>> begin The data
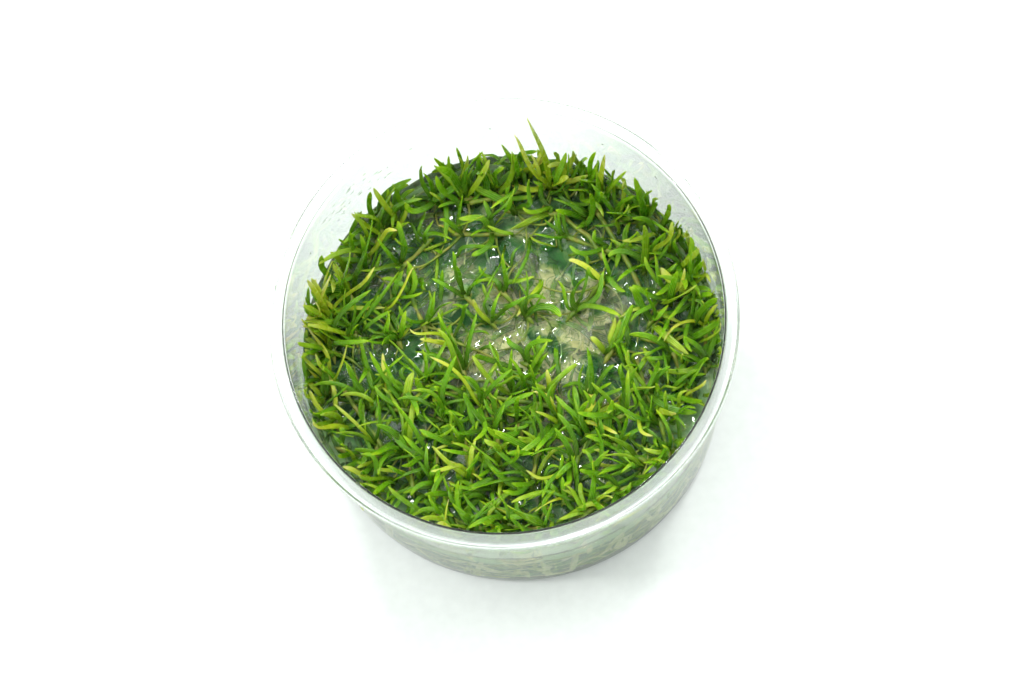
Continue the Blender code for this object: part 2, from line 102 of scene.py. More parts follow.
# %% The plan: (x, y, lean, leaves, length) of each crown
PLAN = (
    ((-17.5, 28.0, 112, 6, 11.5), (-21.0, 23.0, 135, 5, 11.0)),
    ((-15.0, 20.5, 125, 5, 10.5), (-10.5, 23.5, 80, 4, 7.0)),
    ((-7.0, 31.0, 125, 5, 9.5), (-1.5, 30.0, 97, 6, 12.0)),
    ((3.2, 30.5, 85, 5, 9.0), (8.5, 32.0, 110, 4, 10.0)),
    ((13.5, 29.0, 85, 6, 11.0), (18.0, 27.5, 70, 5, 9.5)),
    ((22.3, 25.2, 78, 6, 12.5), (19.0, 21.5, 110, 5, 8.0)),
    ((24.0, 19.5, 85, 5, 8.5), (28.5, 18.5, 65, 6, 11.5)),
    ((27.0, 10.5, 90, 4, 7.0), (30.5, 14.0, 65, 5, 9.5)),
    ((33.0, 9.0, 40, 5, 10.5), (34.0, 3.0, 60, 5, 9.0)),
    ((29.5, 4.0, 85, 5, 8.0), (25.5, 0.5, 70, 5, 8.0)),
    ((34.0, -3.5, 60, 5, 8.5), (32.5, -9.5, 80, 5, 8.5)),
    ((28.5, -13.0, 95, 5, 8.0), (27.5, -6.5, 110, 4, 7.0)),
    ((21.0, -8.0, 85, 5, 6.5), (21.5, -13.0, 60, 5, 7.5)),
    ((22.5, -18.5, 100, 5, 7.0), (22.5, -24.0, 140, 4, 7.5)),
    ((17.5, -23.5, 140, 5, 8.0), (14.0, -20.5, 110, 5, 7.0)),
    ((13.0, -28.5, 190, 5, 8.0), (6.5, -31.0, 90, 5, 7.0)),
    ((11.0, -12.0, 70, 5, 8.5), (9.5, -17.5, 85, 5, 8.0)),
    ((6.0, -14.0, 120, 5, 8.0), (3.8, -8.5, 130, 5, 8.0)),
    ((6.5, -22.0, 110, 5, 8.0), (3.5, -27.0, 105, 5, 8.5)),
    ((0.5, -18.5, 85, 5, 8.0), (-1.5, -23.0, 130, 6, 9.5)),
    ((-1.0, -32.0, 100, 4, 7.0), (-6.5, -30.0, 150, 5, 8.5)),
    ((-12.5, -29.0, 110, 5, 8.0), (-17.5, -26.0, 135, 5, 8.5)),
    ((-11.5, -14.5, 110, 5, 8.0), (-12.0, -20.5, 85, 5, 8.0)),
    ((-17.0, -15.5, 150, 5, 10.5), (-18.0, -20.0, 120, 4, 7.0)),
    ((-21.5, -12.5, 115, 5, 10.5), (-22.0, -19.0, 165, 5, 8.5)),
    ((-26.5, -10.5, 95, 4, 10.0), (-27.5, -17.5, 140, 5, 7.5)),
    ((-26.0, -3.5, 100, 5, 8.0), (-20.5, -5.5, 110, 5, 8.0)),
    ((-32.5, -4.5, 145, 5, 8.0), (-32.0, 1.5, 140, 5, 9.0)),
    ((-30.5, 8.0, 135, 6, 11.0), (-30.0, 14.0, 125, 6, 12.0)),
    ((-26.0, 10.0, 45, 4, 9.5), (-25.5, 17.0, 130, 6, 11.0)),
    ((-19.0, 7.5, 140, 5, 8.0), (-20.5, 13.5, 95, 5, 8.5)),
    ((-15.0, 14.5, 110, 4, 7.5), (-14.0, 9.0, 115, 5, 8.0)),
    ((-5.5, 12.0, 115, 5, 8.0), (-2.5, 7.0, 100, 5, 8.0)),
    ((1.0, 11.5, 95, 5, 7.5), (4.0, 6.5, 60, 5, 8.0)),
    ((-9.5, 5.0, 110, 5, 7.0), (-9.0, -1.0, 140, 5, 9.0)),
    ((-7.0, -8.5, 125, 5, 10.0), (-6.0, -14.0, 115, 6, 9.0)),
    ((-14.0, -8.0, 140, 5, 9.0), (-15.5, -2.0, 110, 5, 8.0)),
    ((-1.5, -7.0, 95, 5, 8.5), (-1.5, -13.0, 115, 6, 8.5)),
    ((12.5, 5.5, 55, 5, 9.0), (18.0, 9.0, 100, 4, 7.0)),
    ((20.5, 14.5, 130, 5, 7.0), (14.5, 18.5, 95, 4, 7.0)),
    ((13.0, 23.5, 150, 4, 7.0), (6.5, 25.5, 80, 5, 7.0)),
    ((2.0, 22.5, 140, 4, 8.5), (-4.0, 24.0, 110, 4, 6.5)),
    ((-6.5, -20.0, 105, 5, 8.5), (-7.5, -24.0, 160, 4, 7.5)),
    ((-32.0, -10.5, 140, 5, 7.5),),
    ((2.5, -2.5, 100, 4, 7.0),),
    ((16.5, -4.0, 80, 3, 6.0),),
    ((16.0, -15.5, 100, 4, 7.5),),
)

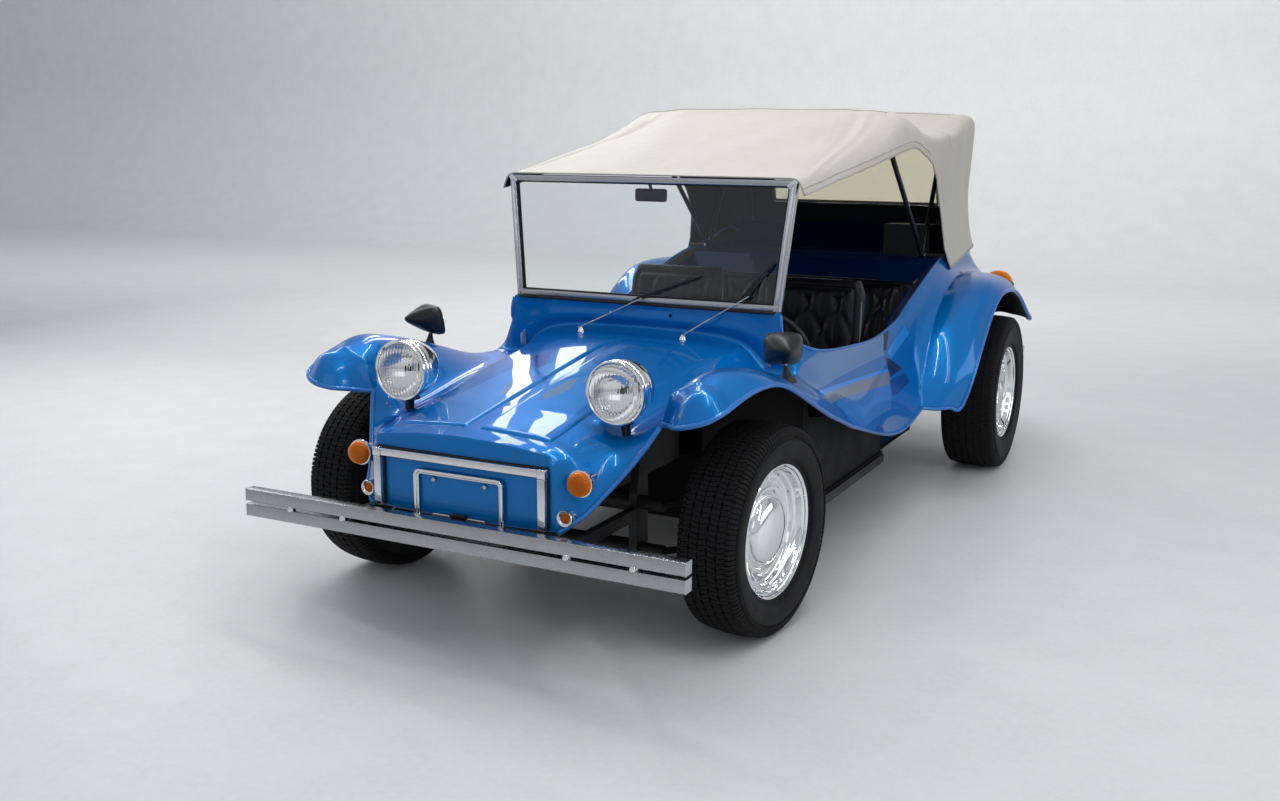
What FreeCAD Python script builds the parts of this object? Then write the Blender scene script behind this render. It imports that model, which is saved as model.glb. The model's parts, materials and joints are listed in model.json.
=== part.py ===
import FreeCAD, Part
import math
import os

os.makedirs("parts", exist_ok=True)

# Open two-door-less dune buggy: a glass-fibre body on a full-length platform
# with beam front axle and rear flat-four engine, under a fabric top.
# Millimetres. +X is the driver's (left) side, +Y to the rear, +Z up.
# While the pieces are made, y = 0 lies on the front axle and z = 0 on the
# floor; save() moves them all so that y = 0 is halfway along the vehicle.

# ---------------------------------------------------------------- sizes
WHEELBASE = 2400.0
REAR_Y = WHEELBASE        # the rear axle; all behind the cockpit goes with it
CLEAR = 0.3               # gap between curved faces that seat on each other
RUN_CLEAR = 0.05          # radial running clearance of pins and shafts

# wheels and tyres
RIM_BEAD_R = 190.5        # 15 in rim, at the bead seat
RIM_FLANGE_R = 207.5
RIM_WALL = 4.0
FRONT_TYRE_R = 327.0
FRONT_TYRE_W = 196.0
FRONT_RIM_W = 158.0
FRONT_TRACK_HALF = 691.0  # wheel centre plane from the middle of the car
REAR_TYRE_R = 348.0
REAR_TYRE_W = 236.0
REAR_RIM_W = 200.0
REAR_TRACK_HALF = 834.0
DRUM_R = 118.0

# front axle and steering
BEAM_Y = -150.0           # beam tubes lie ahead of the wheel centres
BEAM_HALF = 350.0
BEAM_TUBE_R = 28.0
BEAM_LOW_Z = 250.0
BEAM_HIGH_Z = 400.0
BEAM_WALL = 3.0
KINGPIN_X = 566.0
KINGPIN_R = 13.0
SPINDLE_R = 14.0
STEER_AT_REST = -5.5      # degrees, front wheels turned a little to the right
ARM_X = 440.0             # trailing arms

# platform
PAN_Z = 205.0             # underside of the floor
PAN_WALL = 4.0
PAN_HALF = 610.0
PAN_FRONT_Y = 330.0
PAN_REAR_Y = REAR_Y - 365.5
PAN_NARROW_Y = REAR_Y - 810.0
TUNNEL_HALF = 95.0
TUNNEL_H = 150.0
RAIL_W = 50.0
RAIL_H = 35.0
RAIL_WALL = 3.0

# body
SKIN = 5.0                # glass-fibre wall
HOOD_HALF = 292.0         # width of the nose at its front edge
NOSE_Y = -565.0           # front face of the nose
NOSE_LOW_Z = 400.0
COWL_Y = 560.0            # upright panel under the windscreen
COWL_TOP_Z = 898.0
COWL_HALF = 520.0
PLATE_BOLT_X = 89.0       # number-plate holes through the nose
PLATE_BOLT_Z = 512.0
PLATE_BOLT_R = 3.5

# windscreen
SCREEN_LOW_Z = 911.0
SCREEN_TOP_Z = 1349.0
SCREEN_LOW_HALF = 525.0
SCREEN_TOP_HALF = 568.0
SCREEN_LOW_Y = 582.0        # middle of the frame, front to back
SCREEN_TOP_Y = 608.0
POST_W = 26.0
POST_D = 30.0
POST_FOOT_Z = 690.0
GLASS = 5.0

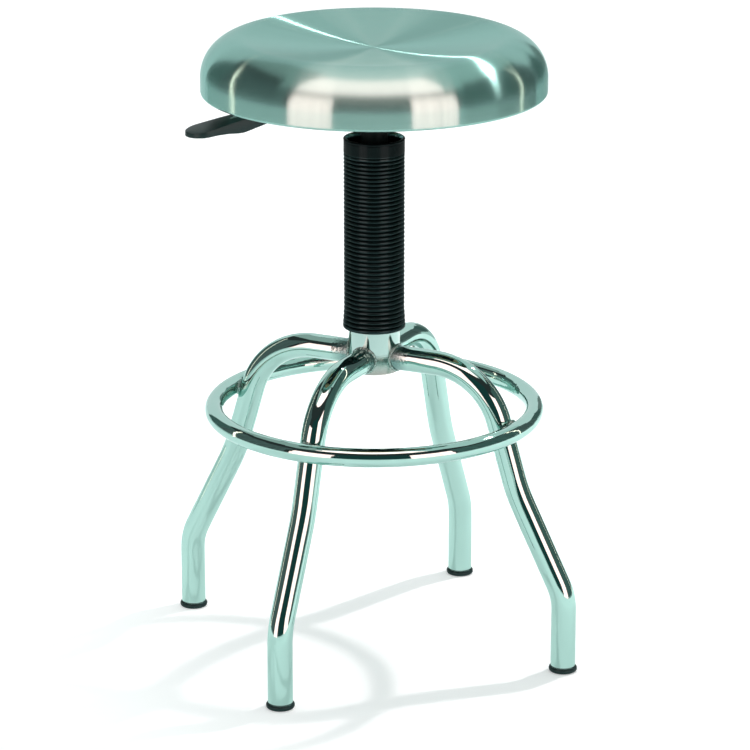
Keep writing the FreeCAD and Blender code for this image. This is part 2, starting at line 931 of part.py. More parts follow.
save("mounting_plate", make_mounting_plate())
save("seat_bolts", make_seat_bolts())
save("seat_washers", make_seat_washers())
save("tee_nuts", make_tee_nuts())
save("lever_bracket", make_lever_bracket())
save("lever_pin", make_lever_pin())
save("lever_rod", make_lever_rod())
save("lever_paddle", make_lever_paddle())
save("bellows", make_bellows())
save("seat_shell", make_seat_shell())
save("seat_board", make_seat_board())
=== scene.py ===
import json
import math
import random

import bpy
from mathutils import Euler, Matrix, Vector


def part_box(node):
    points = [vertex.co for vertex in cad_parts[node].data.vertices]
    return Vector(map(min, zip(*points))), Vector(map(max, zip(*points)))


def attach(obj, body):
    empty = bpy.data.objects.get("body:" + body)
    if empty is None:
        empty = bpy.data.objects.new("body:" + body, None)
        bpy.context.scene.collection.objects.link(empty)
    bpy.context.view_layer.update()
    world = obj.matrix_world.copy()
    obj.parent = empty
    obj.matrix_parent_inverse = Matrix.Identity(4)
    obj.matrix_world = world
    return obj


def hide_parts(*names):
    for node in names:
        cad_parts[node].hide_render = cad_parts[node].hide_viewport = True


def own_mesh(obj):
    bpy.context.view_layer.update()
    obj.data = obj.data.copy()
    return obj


bl_info = {
    "name": "Work Stool",
    "version": (1, 0, 0),
    "blender": (4, 5, 0),
    "location": "View3D > Sidebar > Stool",
    "description": "Dresses a steel work stool: polished tubes, a brushed seat and a ribbed bellows",
    "category": "Object",
}

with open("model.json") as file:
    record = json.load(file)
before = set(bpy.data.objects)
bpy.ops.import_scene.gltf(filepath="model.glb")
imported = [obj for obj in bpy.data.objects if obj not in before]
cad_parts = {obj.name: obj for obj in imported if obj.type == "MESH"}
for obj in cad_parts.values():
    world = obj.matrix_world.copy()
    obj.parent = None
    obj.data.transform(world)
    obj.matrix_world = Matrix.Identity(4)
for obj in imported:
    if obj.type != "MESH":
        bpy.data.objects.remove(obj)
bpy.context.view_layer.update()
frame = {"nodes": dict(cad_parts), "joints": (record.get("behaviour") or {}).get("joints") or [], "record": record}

# The four legs, and the turn of each from the first
leg_turns = {"right": 0, "rear": 90, "left": 180, "front": 270}

# Places that the frame gives, in metres
hub_low, hub_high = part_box("hub_tube")
ring_low, ring_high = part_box("foot_ring")
cap_low, cap_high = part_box("right_foot_cap")
leg_low, leg_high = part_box("right_leg")
bellows_low, bellows_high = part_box("bellows")
shell_low, shell_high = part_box("seat_shell")
column_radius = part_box("column_tube")[1].x
paddle_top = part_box("lever_paddle")[1].z


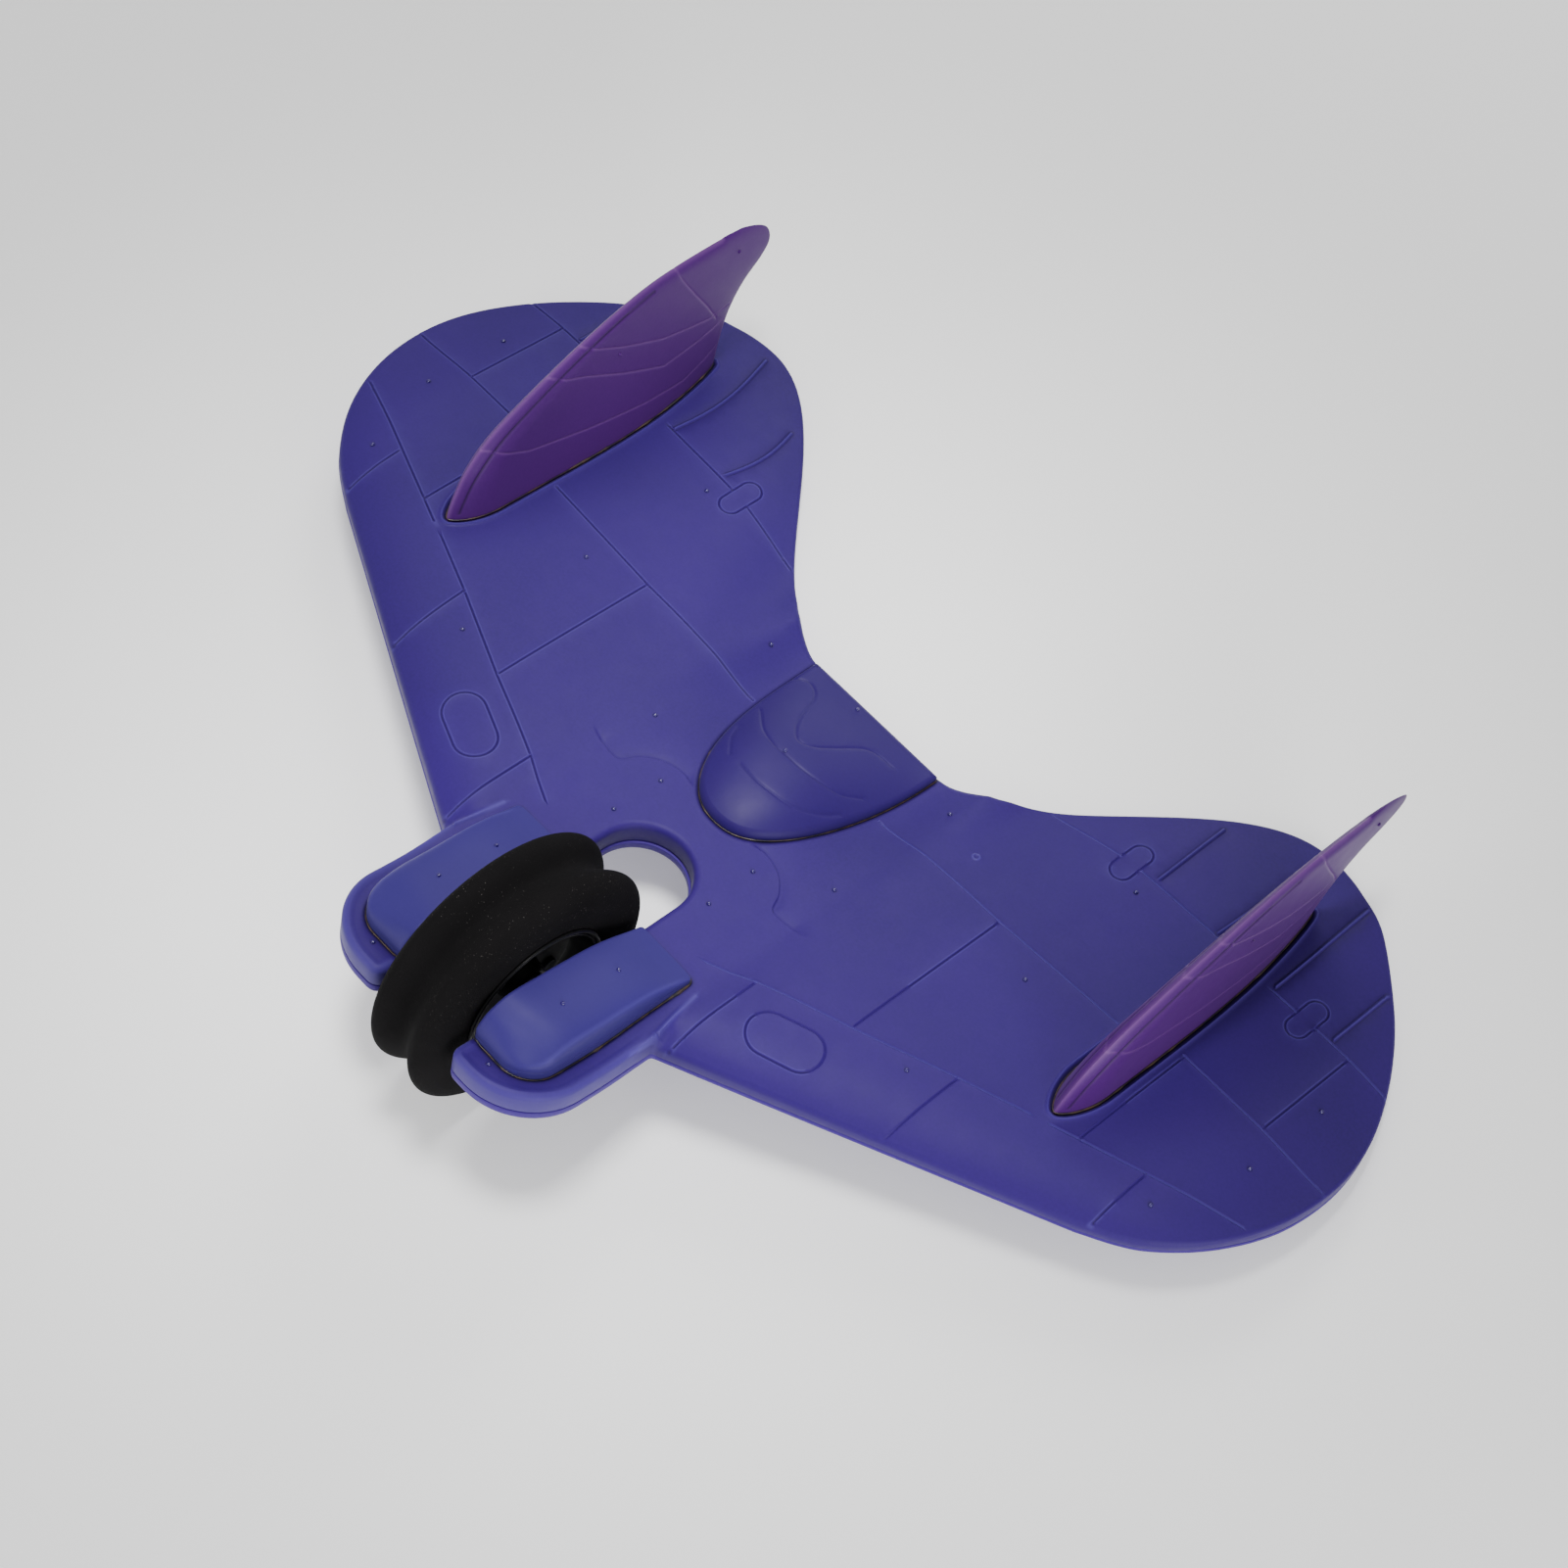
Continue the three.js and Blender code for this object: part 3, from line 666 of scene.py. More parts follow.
class Nodes:
    """Short calls for building one node material."""

    def __init__(self, name):
        self.material = bpy.data.materials.new(name)
        self.material.use_nodes = True
        self.tree = self.material.node_tree
        self.shader = self.tree.nodes["Principled BSDF"]
        self.where = self.add("ShaderNodeTexCoord").outputs["Object"]

    def add(self, kind, links=(), **settings):
        node = self.tree.nodes.new(kind)
        for key, value in settings.items():
            setattr(node, key, value)
        for socket, value in dict(links).items():
            self.put(node.inputs[socket], value)
        return node

    def put(self, socket, value):
        if isinstance(value, bpy.types.NodeSocket):
            self.tree.links.new(value, socket)
        else:
            socket.default_value = linear(value) if isinstance(value, str) else value

    def noise(self, scale, detail, stretch=None):
        where = self.where
        if stretch:
            where = self.add("ShaderNodeMapping", {"Vector": where, "Scale": stretch}).outputs[0]
        return self.add("ShaderNodeTexNoise", {"Vector": where, "Scale": scale, "Detail": detail,
                                               "Roughness": 0.55}).outputs["Fac"]

    def span(self, value, low, high, to_low=0.0, to_high=1.0):
        return self.add("ShaderNodeMapRange", {"Value": value, "From Min": low, "From Max": high,
                                               "To Min": to_low, "To Max": to_high}).outputs[0]

    def mix(self, factor, a, b):
        return self.add("ShaderNodeMix", {0: factor, 6: a, 7: b}, data_type="RGBA").outputs[2]

    def times(self, a, b):
        return self.add("ShaderNodeMath", {0: a, 1: b}, operation="MULTIPLY").outputs[0]

    def plus(self, a, b):
        return self.add("ShaderNodeMath", {0: a, 1: b}, operation="ADD").outputs[0]

    def bump(self, height, strength, distance, after=None):
        node = self.add("ShaderNodeBump", {"Height": height, "Strength": strength,
                                           "Distance": distance})
        if after is not None:
            self.put(node.inputs["Normal"], after)
        return node.outputs[0]

    def done(self, **inputs):
        for key, value in inputs.items():
            self.put(self.shader.inputs[key.replace("_", " ")], value)
        return self.material


# Colours that the tone attribute mixes into the foam: a painted highlight and a painted shade.
HIGHLIGHT_TINT, SHADE_TINT = "5d54a8", "120e20"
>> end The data
#### Exercise description:
In the data above, how many lines contain the string "objects"? Answer with the number only.

#### Answer:
6